Vivace delivery was via TNT in two plastic-wrapped Pelican 1560 hard plastic cases. The inner foam liners had separate chambers for the GaNTubes which were individually protected in these natty bamboo sleeves. We clearly see the internal back-to-back circuit boards, with the right tube showing off the tiny square heat sink covering up the actual output device.
With only the engraved stylish logo on the metal chassis, it's the smoky acrylic which from below carries the inscription Vivace by Albert War. As the anglecized form of Alberto Guerra, it just doesn't conform to either company name or AGD logo.

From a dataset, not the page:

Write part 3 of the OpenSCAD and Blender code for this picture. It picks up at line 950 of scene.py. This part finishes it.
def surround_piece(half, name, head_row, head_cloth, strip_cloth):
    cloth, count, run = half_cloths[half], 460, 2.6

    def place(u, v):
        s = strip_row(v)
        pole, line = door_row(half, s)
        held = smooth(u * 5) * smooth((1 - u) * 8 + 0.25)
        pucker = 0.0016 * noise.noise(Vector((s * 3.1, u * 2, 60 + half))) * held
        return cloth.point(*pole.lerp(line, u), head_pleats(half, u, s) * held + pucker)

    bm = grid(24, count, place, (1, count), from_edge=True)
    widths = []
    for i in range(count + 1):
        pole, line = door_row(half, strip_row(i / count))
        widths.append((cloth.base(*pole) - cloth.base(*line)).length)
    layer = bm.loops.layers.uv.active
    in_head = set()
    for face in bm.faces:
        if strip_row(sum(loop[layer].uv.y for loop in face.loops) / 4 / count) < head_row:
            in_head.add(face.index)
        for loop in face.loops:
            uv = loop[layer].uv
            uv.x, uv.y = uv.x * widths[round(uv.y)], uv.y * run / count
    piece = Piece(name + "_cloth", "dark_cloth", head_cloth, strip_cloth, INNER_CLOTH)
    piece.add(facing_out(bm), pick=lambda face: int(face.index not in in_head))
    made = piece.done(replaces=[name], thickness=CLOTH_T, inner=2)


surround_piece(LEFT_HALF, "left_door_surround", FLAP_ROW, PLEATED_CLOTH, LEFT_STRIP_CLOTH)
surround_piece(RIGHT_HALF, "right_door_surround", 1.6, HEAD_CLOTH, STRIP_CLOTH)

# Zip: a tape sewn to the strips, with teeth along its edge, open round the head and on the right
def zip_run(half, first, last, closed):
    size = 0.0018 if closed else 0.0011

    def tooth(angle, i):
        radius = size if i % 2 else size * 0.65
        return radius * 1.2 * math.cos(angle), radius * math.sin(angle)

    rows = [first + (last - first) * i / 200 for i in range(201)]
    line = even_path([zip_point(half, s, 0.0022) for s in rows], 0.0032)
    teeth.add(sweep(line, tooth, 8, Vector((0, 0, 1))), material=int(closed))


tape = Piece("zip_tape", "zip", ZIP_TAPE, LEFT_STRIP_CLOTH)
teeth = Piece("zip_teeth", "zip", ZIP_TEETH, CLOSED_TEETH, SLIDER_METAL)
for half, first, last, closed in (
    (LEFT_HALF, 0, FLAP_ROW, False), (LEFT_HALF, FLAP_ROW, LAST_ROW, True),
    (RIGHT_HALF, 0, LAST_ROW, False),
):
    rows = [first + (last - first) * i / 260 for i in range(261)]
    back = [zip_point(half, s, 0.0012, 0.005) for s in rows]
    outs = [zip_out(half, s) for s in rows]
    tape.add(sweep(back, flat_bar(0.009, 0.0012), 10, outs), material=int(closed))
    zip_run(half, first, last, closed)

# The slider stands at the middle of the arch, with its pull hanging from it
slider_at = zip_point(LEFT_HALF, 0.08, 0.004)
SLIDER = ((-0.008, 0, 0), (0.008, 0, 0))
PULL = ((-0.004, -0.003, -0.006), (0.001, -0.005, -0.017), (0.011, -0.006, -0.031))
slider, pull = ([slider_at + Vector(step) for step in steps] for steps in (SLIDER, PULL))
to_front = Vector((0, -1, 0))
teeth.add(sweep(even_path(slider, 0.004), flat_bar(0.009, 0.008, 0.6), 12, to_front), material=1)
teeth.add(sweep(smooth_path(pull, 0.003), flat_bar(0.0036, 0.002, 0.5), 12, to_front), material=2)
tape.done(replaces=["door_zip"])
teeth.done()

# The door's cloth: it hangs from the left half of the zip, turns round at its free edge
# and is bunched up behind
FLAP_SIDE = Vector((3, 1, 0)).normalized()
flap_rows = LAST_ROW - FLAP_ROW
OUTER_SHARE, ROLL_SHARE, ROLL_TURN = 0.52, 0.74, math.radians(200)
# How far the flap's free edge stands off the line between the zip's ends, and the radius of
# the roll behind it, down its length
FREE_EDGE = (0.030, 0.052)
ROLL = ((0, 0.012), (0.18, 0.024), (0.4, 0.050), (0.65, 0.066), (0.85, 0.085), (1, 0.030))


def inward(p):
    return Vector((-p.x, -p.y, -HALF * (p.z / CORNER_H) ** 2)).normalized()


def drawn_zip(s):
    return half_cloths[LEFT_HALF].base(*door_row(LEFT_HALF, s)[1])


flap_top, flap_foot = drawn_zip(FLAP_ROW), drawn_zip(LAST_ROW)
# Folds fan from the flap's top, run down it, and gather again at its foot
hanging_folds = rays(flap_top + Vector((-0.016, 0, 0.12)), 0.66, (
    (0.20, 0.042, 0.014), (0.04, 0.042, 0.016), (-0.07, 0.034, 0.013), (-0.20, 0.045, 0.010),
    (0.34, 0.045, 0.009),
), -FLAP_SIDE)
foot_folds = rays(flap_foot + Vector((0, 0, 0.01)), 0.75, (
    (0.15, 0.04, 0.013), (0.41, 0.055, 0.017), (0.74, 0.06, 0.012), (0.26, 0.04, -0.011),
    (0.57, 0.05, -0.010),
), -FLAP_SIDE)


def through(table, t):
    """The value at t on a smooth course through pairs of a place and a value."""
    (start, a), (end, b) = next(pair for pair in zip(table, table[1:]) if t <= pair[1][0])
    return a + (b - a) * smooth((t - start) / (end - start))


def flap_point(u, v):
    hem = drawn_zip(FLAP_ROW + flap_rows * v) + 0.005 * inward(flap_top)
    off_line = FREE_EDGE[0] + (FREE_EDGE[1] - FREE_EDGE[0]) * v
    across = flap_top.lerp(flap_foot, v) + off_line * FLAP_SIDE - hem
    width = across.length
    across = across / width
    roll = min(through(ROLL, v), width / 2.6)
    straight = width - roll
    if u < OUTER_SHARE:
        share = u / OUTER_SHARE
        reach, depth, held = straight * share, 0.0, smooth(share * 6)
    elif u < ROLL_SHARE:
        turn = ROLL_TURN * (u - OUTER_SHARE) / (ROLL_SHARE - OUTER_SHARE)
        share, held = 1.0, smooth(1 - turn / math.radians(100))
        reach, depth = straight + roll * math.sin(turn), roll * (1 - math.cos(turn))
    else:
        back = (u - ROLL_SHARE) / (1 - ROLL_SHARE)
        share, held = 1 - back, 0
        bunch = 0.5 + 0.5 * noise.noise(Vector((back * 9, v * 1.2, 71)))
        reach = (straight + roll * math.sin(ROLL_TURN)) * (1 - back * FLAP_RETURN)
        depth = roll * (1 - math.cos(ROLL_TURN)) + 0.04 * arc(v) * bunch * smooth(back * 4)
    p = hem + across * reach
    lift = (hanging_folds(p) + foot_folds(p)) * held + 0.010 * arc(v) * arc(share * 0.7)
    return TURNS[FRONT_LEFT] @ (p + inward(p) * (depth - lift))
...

That felt slightly overplayed. "The laser-etched label is not present in the piano black acrylic option." The GaNTube obviously requires a hole in the hood "and is large enough to allow insertion of the larger tube which has the same octal socket but a larger metal ring for the larger glass". Practically speaking, that exposes the lit innards to dust. Because Vivace runs cool as a cucumber, it can be installed tightly. In certain situations, the lack of a standby switch on the front or belly will make reaching the rear-mounted mains switch fussier. "The lack of a frontal standby switch was driven by the minimalist design idea. I may add a touch sensor hidden inside the metal or on the bottom but so far nobody complained and most audiophiles I know typically use expensive multi power-plug consoles that turn on/off the entire system." Finally, the acrylic's steeply angled facets have maximum orange radiation face up. Viewed from the front as you will in the listening seat, most of the glow focuses on the faux valve. That subdues the effect for a dose which struck me as classy not gaudy.
Obviously the more that your ambient light dims, the more saturated this light show gets.

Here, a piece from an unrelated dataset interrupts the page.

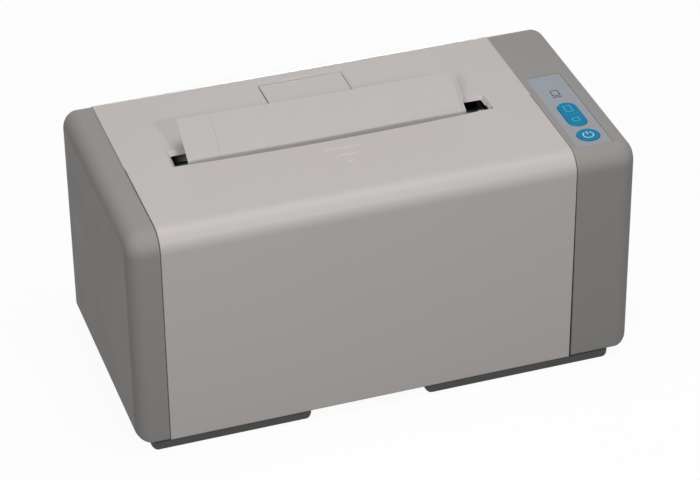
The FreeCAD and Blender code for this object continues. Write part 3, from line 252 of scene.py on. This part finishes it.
def board_green():
    """Solder mask over copper lines."""
    made = Finish("board_green", 0.35, coat_weight=0.4)
    lines = (made.noise(260, 0, stretch=(1.0, 1.0, 0.12)).above(0.54)) * 0.5 + made.noise(90, 2) * 0.3
    made.feed("Base Color", made.blend(lines, (0.012, 0.09, 0.038, 1), (0.03, 0.20, 0.075, 1)))
    made.bump(lines, 0.00003, 0.5)
    return made.material


def wipe_paper():
    """Nonwoven wipe: crossed fibres with thin and thick places."""
    made = Finish("wipe_paper", 0.9, specular_ior_level=0.15, sheen_weight=0.15)
    along = made.noise(1800, 3, stretch=(0.22, 1.0, 1.0))
    across = made.noise(1500, 3, stretch=(1.0, 0.25, 0.25))
    clouds = made.noise(160, 3)
    share = along * 0.3 + across * 0.3 + clouds * 0.4
    made.feed("Base Color", made.blend(share, (0.470, 0.447, 0.442, 1), (0.540, 0.514, 0.508, 1)))
    made.bump(along * 0.5 + across * 0.5, 0.00012, 0.5)
    return made.material


def core_card():
    made = Finish("core_card", 0.8, specular_ior_level=0.2)
    made.feed("Base Color", made.blend(made.noise(400, 4), (0.30, 0.20, 0.11, 1), (0.42, 0.30, 0.18, 1)))
    made.bump(made.noise(900, 3), 0.0001, 0.4)
    return made.material


def lamp_clear():
    made = Finish("lamp_clear", 0.15, transmission_weight=0.7)
    made.feed("Base Color", made.blend(made.noise(200, 1), (0.78, 0.82, 0.84, 1), (0.84, 0.87, 0.88, 1)))
    return made.material


FINISHES = {make.__name__: make() for make in (
    white_plastic, grey_plastic, dark_plastic, frame_plastic, gear_white, tank_plastic, panel_film, key_blue,
    black_rubber, clear_hose, steel, motor_can, brass_gear, board_green, wipe_paper, core_card, lamp_clear)}
FINISHES["pale_print"] = printed("pale_print", (0.42, 0.54, 0.61))
FINISHES["teal_print"] = printed("teal_print", (0.06, 0.36, 0.52))
FINISHES["dark_print"] = printed("dark_print", (0.045, 0.048, 0.055))


def dress(piece, finish):
    piece.data.materials.clear()
    piece.data.materials.append(FINISHES[finish])


for node_name, node in NODES.items():
    dress(node, SLOTS[node_name])


# Meshes
def mesh_piece(name, mesh_maker, finish, body):
    """Make a piece from a bmesh that mesh_maker fills, and let it ride on a body."""
    work = bmesh.new()
    mesh_maker(work)
    bmesh.ops.recalc_face_normals(work, faces=work.faces)
    data = bpy.data.meshes.new(name)
    work.to_mesh(data)
    work.free()
    piece = bpy.data.objects.new(name, data)
    bpy.context.scene.collection.objects.link(piece)
    data.materials.append(FINISHES[finish])
    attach(piece, body)
    return piece


def grid_into(work, rows):
    """A sheet of quads through rows of points."""
    made = [[work.verts.new(point) for point in row] for row in rows]
    for low, high in zip(made, made[1:]):
        for index in range(len(low) - 1):
            work.faces.new((low[index], low[index + 1], high[index + 1], high[index]))
    return made


def smooth(piece):
    for face in piece.data.polygons:
        face.use_smooth = True


def thicken(piece, thickness):
    """Give a sheet its thickness, and keep its faces' shading flat up to the narrow rim."""
    rind = piece.modifiers.new("rind", "SOLIDIFY")
    rind.thickness = thickness
    rind.offset = 0
    shading = piece.modifiers.new("flat_rim", "WEIGHTED_NORMAL")
    shading.mode = "FACE_AREA"
    shading.weight = 100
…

Vivace proved utterly free of mechanical or electrical noise or hum and turned on/off without any burps or transients.
As you see in the mirror, viewed more from the side than top, the angled sides of the acrylic nearly turn black.

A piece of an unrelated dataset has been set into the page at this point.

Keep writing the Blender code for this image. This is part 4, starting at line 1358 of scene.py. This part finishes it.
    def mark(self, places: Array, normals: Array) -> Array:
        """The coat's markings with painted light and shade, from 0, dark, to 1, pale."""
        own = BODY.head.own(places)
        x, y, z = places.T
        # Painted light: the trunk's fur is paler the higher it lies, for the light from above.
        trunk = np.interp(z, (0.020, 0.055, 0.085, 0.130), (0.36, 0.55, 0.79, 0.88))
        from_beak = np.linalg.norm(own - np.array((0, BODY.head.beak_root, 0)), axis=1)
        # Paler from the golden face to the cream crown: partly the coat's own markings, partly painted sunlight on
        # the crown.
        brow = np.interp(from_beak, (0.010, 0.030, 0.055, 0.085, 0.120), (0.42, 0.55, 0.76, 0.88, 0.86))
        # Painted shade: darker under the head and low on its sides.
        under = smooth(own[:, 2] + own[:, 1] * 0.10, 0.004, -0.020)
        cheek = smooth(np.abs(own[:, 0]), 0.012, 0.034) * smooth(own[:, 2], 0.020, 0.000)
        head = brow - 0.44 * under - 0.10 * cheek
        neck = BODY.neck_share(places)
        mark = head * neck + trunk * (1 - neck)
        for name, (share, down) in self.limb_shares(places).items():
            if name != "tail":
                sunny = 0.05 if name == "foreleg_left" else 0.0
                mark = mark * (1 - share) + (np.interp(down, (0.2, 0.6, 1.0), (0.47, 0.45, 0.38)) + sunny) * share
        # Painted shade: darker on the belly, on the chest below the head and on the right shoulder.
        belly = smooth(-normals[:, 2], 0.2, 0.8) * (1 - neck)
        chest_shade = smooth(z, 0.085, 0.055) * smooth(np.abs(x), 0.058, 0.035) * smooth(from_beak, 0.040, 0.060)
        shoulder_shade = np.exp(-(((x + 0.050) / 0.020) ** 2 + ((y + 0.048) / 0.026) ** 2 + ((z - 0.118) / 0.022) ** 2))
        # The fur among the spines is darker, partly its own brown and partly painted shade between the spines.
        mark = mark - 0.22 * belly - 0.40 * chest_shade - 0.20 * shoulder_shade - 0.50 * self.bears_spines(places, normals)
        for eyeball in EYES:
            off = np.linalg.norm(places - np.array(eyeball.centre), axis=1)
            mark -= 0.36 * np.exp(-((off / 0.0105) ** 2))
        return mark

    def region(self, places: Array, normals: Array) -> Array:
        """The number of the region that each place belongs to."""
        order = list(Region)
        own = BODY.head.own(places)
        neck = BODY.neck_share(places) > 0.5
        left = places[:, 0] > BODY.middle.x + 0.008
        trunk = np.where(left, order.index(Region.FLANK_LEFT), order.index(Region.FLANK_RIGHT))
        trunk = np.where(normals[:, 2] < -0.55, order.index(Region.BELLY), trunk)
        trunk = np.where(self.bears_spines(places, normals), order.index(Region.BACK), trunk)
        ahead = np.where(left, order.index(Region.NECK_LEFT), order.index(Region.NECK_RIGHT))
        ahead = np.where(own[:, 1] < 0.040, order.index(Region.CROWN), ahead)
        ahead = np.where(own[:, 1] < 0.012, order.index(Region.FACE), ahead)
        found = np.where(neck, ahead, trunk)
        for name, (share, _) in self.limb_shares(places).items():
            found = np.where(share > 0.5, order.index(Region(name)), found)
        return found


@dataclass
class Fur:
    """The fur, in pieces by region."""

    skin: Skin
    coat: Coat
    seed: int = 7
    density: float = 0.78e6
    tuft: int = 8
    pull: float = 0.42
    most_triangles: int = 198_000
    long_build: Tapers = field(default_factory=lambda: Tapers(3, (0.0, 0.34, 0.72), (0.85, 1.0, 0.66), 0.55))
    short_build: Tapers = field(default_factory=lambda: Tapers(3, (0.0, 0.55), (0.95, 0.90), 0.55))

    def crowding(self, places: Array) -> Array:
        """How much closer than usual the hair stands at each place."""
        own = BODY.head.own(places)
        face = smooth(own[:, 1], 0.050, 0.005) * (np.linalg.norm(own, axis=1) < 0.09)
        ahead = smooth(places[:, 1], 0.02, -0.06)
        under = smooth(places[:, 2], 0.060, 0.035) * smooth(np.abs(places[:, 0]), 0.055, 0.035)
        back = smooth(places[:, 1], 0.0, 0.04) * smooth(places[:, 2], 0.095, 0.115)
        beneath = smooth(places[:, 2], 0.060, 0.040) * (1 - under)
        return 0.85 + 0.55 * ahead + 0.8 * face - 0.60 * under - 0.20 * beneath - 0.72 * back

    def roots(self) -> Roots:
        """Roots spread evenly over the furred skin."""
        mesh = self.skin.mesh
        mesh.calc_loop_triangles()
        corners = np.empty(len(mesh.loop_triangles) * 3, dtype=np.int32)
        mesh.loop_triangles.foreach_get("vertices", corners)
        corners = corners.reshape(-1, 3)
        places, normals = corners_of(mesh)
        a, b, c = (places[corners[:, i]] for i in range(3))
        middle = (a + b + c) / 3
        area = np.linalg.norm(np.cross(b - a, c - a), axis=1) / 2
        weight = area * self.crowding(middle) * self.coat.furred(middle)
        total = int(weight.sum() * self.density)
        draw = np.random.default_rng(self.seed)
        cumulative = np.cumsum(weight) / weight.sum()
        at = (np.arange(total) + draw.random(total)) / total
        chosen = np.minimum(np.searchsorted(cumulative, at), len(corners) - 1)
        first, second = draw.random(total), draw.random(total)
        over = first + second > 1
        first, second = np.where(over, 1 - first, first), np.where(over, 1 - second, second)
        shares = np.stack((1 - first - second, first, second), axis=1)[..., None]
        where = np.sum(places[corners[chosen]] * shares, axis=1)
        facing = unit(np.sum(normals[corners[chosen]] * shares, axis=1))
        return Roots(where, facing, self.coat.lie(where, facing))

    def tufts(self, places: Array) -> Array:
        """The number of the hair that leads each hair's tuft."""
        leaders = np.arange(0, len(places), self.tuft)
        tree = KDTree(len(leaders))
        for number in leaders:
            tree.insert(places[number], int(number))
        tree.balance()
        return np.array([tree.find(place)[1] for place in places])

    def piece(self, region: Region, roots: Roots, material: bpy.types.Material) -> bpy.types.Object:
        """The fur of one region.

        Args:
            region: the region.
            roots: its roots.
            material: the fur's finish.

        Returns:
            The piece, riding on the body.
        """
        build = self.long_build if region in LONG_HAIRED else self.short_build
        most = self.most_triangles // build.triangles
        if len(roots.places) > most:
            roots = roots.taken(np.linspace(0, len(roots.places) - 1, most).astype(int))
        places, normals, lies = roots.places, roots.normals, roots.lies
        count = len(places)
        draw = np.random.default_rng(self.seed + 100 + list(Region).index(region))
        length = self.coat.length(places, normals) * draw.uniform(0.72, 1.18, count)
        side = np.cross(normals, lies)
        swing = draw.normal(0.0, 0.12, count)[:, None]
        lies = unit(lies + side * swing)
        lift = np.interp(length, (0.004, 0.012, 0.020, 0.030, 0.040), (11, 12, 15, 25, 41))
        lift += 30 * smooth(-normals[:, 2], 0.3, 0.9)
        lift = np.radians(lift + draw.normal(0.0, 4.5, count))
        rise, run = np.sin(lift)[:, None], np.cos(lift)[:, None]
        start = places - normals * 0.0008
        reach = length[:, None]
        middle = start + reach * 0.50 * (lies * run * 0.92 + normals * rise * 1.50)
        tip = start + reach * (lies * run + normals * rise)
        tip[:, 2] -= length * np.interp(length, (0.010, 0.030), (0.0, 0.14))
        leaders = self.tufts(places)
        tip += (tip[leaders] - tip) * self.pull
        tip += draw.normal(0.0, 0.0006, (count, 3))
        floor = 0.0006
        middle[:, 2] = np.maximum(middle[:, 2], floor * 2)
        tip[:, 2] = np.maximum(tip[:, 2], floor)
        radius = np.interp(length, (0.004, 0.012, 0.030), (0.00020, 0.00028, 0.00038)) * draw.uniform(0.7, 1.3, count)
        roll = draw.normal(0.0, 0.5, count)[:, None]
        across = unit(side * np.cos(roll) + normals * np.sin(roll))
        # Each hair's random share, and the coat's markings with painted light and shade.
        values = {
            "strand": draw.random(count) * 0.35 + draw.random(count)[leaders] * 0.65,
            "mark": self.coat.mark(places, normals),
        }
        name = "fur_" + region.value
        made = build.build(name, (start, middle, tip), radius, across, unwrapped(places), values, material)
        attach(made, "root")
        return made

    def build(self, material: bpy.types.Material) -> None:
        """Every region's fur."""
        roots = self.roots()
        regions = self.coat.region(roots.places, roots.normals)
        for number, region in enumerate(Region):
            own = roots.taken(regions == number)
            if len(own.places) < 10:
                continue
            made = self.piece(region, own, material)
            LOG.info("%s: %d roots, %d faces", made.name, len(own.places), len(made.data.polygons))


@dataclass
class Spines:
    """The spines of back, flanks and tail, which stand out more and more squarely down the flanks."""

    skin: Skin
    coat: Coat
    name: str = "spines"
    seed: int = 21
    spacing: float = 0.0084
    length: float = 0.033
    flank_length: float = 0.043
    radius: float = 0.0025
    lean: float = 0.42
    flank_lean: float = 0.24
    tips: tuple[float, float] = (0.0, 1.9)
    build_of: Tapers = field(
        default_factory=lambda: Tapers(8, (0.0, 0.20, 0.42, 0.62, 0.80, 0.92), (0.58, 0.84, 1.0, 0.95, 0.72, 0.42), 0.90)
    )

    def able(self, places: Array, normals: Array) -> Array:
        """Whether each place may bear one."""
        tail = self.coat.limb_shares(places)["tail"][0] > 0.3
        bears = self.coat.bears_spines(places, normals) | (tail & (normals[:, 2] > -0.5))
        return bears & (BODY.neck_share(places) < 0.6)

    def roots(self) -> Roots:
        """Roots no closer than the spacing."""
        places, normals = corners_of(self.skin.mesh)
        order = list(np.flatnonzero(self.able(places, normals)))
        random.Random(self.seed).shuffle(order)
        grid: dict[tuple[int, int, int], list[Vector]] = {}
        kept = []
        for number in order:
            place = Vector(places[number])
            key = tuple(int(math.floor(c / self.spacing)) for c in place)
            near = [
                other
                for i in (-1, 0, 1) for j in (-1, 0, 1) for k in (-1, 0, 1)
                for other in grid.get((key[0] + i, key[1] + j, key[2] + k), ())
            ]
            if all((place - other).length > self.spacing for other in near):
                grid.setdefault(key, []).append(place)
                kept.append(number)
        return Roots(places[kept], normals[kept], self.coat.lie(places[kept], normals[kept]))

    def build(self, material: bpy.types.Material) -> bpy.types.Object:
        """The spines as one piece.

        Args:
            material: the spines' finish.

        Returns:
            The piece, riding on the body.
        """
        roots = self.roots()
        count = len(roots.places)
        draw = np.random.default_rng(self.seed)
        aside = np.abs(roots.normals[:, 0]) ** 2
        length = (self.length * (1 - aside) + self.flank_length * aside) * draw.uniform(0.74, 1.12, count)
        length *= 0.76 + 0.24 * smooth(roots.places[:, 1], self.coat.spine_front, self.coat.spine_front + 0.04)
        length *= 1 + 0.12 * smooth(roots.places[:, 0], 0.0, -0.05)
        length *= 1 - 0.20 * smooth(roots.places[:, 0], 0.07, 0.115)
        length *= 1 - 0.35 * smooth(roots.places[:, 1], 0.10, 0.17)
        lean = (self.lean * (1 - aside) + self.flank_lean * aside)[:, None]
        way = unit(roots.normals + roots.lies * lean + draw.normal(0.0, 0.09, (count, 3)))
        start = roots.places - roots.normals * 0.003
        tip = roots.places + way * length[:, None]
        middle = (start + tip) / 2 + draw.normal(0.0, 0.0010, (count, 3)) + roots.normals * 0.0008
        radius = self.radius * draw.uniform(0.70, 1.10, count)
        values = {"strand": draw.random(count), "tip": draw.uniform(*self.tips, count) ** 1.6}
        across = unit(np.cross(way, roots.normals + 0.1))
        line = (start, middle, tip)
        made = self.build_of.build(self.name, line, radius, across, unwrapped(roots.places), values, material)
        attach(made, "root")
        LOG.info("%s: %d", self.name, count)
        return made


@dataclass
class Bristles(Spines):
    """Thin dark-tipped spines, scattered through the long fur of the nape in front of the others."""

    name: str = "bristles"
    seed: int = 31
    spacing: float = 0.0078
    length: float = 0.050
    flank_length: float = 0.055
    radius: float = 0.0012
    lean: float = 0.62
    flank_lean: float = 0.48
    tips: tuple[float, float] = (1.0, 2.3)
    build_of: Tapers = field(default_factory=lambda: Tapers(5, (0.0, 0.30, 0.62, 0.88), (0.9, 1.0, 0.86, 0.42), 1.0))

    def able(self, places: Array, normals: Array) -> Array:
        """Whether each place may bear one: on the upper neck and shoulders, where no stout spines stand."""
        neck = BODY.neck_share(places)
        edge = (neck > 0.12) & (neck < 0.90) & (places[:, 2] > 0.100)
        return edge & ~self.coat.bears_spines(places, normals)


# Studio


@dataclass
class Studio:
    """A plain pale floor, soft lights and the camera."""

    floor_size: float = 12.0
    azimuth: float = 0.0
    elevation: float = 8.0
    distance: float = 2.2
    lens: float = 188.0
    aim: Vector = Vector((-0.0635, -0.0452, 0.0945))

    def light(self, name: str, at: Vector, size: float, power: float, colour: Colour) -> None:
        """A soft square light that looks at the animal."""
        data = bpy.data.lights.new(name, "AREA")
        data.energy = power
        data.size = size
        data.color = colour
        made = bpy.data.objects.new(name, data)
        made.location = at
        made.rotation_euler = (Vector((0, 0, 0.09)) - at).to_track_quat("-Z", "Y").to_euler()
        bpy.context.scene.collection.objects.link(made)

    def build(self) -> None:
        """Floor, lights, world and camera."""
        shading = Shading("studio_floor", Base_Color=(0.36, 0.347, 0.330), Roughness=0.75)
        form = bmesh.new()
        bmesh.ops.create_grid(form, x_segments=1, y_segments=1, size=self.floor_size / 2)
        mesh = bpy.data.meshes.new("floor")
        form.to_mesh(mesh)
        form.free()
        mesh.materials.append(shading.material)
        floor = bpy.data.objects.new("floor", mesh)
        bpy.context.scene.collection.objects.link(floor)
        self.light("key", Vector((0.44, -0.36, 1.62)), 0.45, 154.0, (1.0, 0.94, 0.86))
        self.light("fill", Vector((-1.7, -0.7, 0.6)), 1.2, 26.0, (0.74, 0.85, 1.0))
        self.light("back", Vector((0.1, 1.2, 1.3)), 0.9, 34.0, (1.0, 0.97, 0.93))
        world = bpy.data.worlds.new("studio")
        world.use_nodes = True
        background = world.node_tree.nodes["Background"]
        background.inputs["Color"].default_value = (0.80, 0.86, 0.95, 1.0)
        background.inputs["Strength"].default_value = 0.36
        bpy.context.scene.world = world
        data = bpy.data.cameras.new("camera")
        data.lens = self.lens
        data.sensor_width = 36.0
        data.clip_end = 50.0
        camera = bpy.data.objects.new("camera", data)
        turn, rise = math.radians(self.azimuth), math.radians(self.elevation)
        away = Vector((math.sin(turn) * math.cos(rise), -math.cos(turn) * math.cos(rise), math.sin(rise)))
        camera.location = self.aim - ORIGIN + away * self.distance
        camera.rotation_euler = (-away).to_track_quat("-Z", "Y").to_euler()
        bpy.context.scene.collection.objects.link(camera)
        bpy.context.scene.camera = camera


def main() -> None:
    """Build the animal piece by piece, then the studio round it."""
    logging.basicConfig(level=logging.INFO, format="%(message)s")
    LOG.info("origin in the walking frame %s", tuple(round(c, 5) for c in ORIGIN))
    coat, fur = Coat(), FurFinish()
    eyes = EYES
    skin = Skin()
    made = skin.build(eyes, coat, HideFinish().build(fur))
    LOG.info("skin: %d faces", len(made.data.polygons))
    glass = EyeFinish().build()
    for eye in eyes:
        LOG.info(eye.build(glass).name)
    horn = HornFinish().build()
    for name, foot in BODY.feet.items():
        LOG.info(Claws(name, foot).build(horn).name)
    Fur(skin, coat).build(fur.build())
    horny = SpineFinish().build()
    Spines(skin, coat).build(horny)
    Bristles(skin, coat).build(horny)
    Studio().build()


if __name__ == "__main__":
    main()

First proof of life were Martin Gateley's walnut monitors. From pretty much the first bar, AGD's monos preached the gospel of air, illumination, lucidity and speed. In its upper bands, most class D still isn't competitive with our best wide-bandwidth DC-coupled class AB amps. Vivace reset those markers immediately. Some words carry interesting parts. Ebullient includes the word 'bull'. One nearly sees one charge to arrive at the intended meaning of unbounded energy. Tintinnabulation suggests the fine tinkling of fairy bells—living in Ireland, that fits—and the word is descriptive of lengthy decays ringing out. I was in no doubt which of the two words belonged. This wasn't a thick, dense bottom-up voicing as S.P.E.C. champion for class D. This was a quicksilvery top-down perspective. The virtual sun roof was open and the sound maximally light filled and airy.
Soundaware D100Pro SD card transport ⇒ COS Engineering D1 DAC/preamp ⇒ Vivace ⇒ Vox 3
Unlike other amps in that vein which are accompanied by tendencies for harder edges—think hyper enunciation and sibilants—this sound was softer. Right from the first session then, it suggested a not so usual combination of high transparency, uncanny separation and inside-out radiance with gentler transients. Yet there definitely was no shortage of upper harmonics, making this an exciting yet non-fatiguing take on high definition/resolution.